Problem requirements: Quote every line from the top of the listing down to and including the line that contains "EDGE_WEAR = 0.3".
╭──
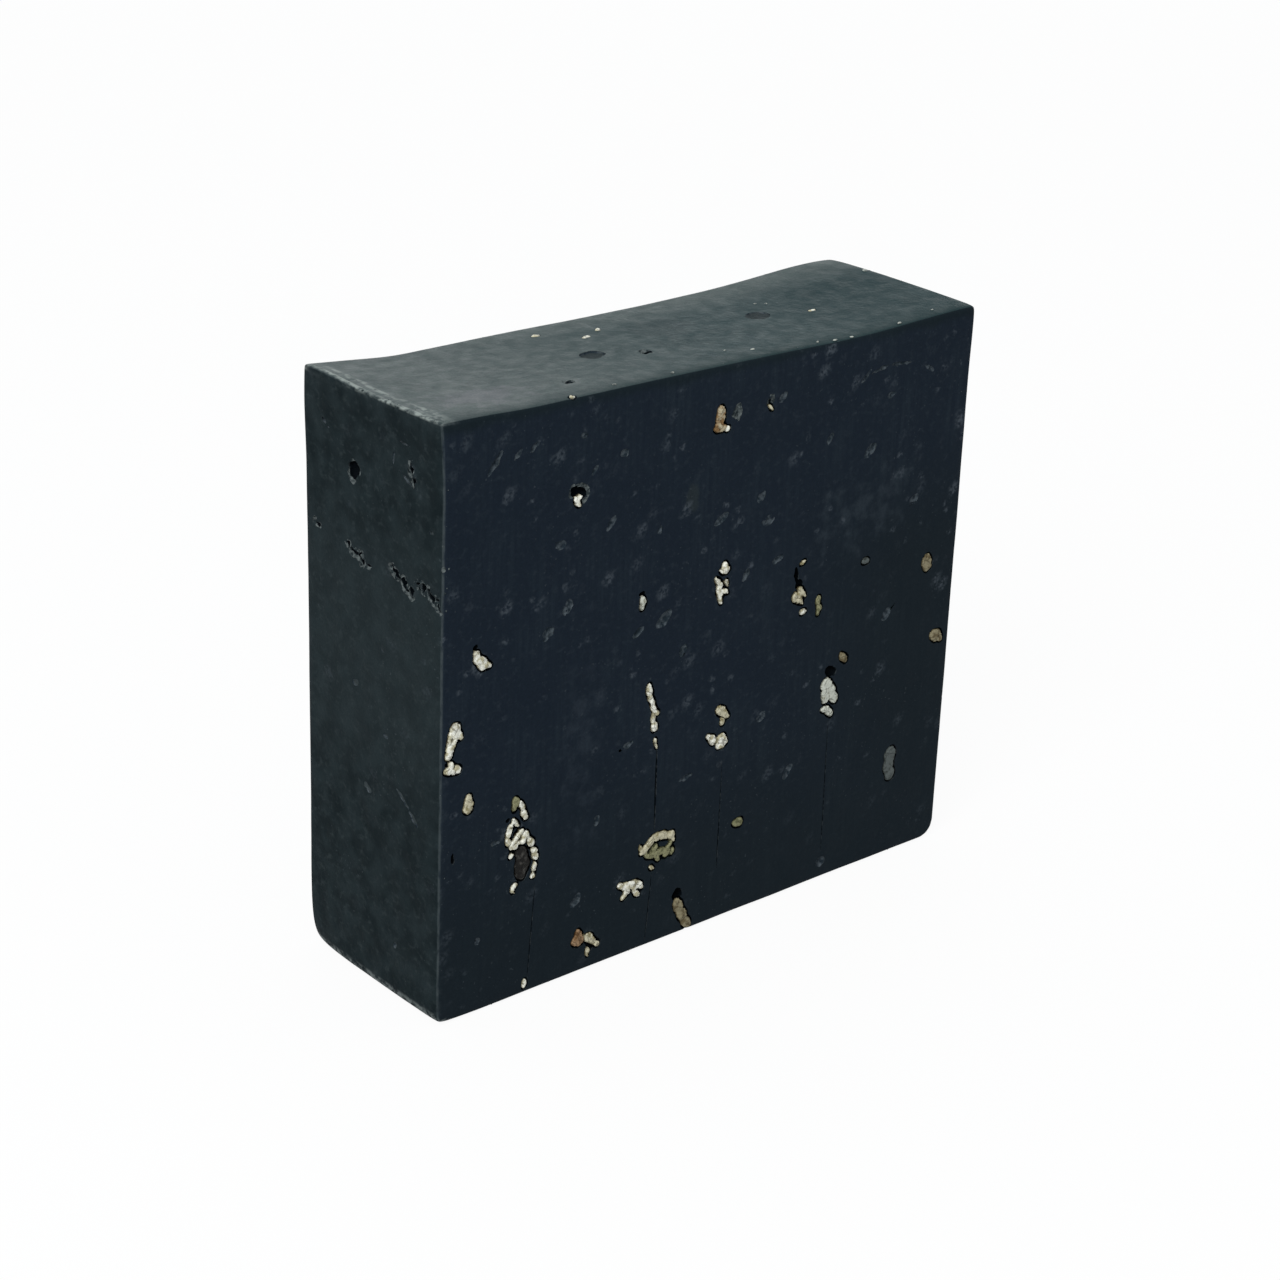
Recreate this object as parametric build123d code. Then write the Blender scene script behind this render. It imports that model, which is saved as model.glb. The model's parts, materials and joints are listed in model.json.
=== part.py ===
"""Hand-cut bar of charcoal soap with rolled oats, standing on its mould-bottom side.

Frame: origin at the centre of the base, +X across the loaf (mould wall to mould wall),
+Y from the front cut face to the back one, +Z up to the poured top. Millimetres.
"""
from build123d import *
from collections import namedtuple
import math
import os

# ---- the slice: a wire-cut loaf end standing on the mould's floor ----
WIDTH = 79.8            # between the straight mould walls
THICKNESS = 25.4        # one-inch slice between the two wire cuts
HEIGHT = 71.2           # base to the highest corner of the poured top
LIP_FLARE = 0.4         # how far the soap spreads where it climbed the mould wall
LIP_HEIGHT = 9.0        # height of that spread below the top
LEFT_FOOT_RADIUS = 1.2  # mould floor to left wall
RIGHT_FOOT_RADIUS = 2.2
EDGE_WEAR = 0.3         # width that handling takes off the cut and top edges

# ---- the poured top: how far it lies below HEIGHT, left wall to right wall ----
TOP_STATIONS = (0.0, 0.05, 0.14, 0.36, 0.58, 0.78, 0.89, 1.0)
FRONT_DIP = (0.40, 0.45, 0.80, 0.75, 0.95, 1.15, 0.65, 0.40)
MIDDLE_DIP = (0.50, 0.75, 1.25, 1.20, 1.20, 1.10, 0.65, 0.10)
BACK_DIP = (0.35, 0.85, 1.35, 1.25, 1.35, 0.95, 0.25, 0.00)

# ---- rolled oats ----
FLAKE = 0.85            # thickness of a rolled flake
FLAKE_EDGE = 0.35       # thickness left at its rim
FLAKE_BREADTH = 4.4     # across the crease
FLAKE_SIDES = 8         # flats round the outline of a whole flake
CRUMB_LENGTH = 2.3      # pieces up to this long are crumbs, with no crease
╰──
Solution to this task:
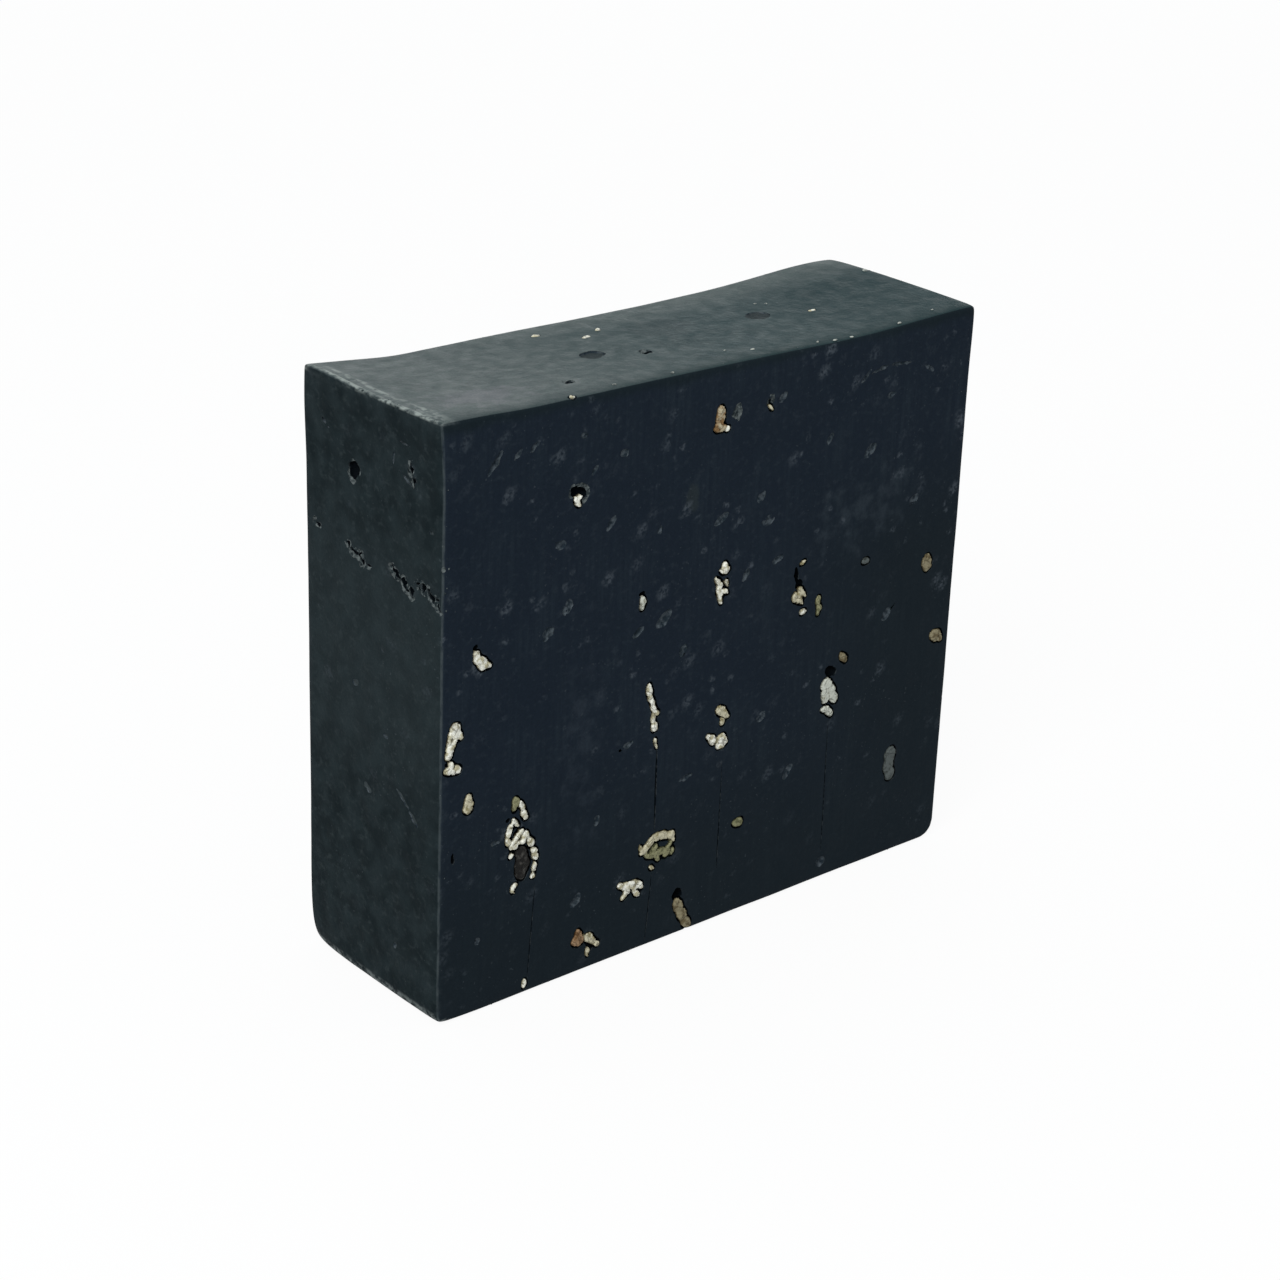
Recreate this object as parametric build123d code. Then write the Blender scene script behind this render. It imports that model, which is saved as model.glb. The model's parts, materials and joints are listed in model.json.
=== part.py ===
"""Hand-cut bar of charcoal soap with rolled oats, standing on its mould-bottom side.

Frame: origin at the centre of the base, +X across the loaf (mould wall to mould wall),
+Y from the front cut face to the back one, +Z up to the poured top. Millimetres.
"""
from build123d import *
from collections import namedtuple
import math
import os

# ---- the slice: a wire-cut loaf end standing on the mould's floor ----
WIDTH = 79.8            # between the straight mould walls
THICKNESS = 25.4        # one-inch slice between the two wire cuts
HEIGHT = 71.2           # base to the highest corner of the poured top
LIP_FLARE = 0.4         # how far the soap spreads where it climbed the mould wall
LIP_HEIGHT = 9.0        # height of that spread below the top
LEFT_FOOT_RADIUS = 1.2  # mould floor to left wall
RIGHT_FOOT_RADIUS = 2.2
EDGE_WEAR = 0.3         # width that handling takes off the cut and top edges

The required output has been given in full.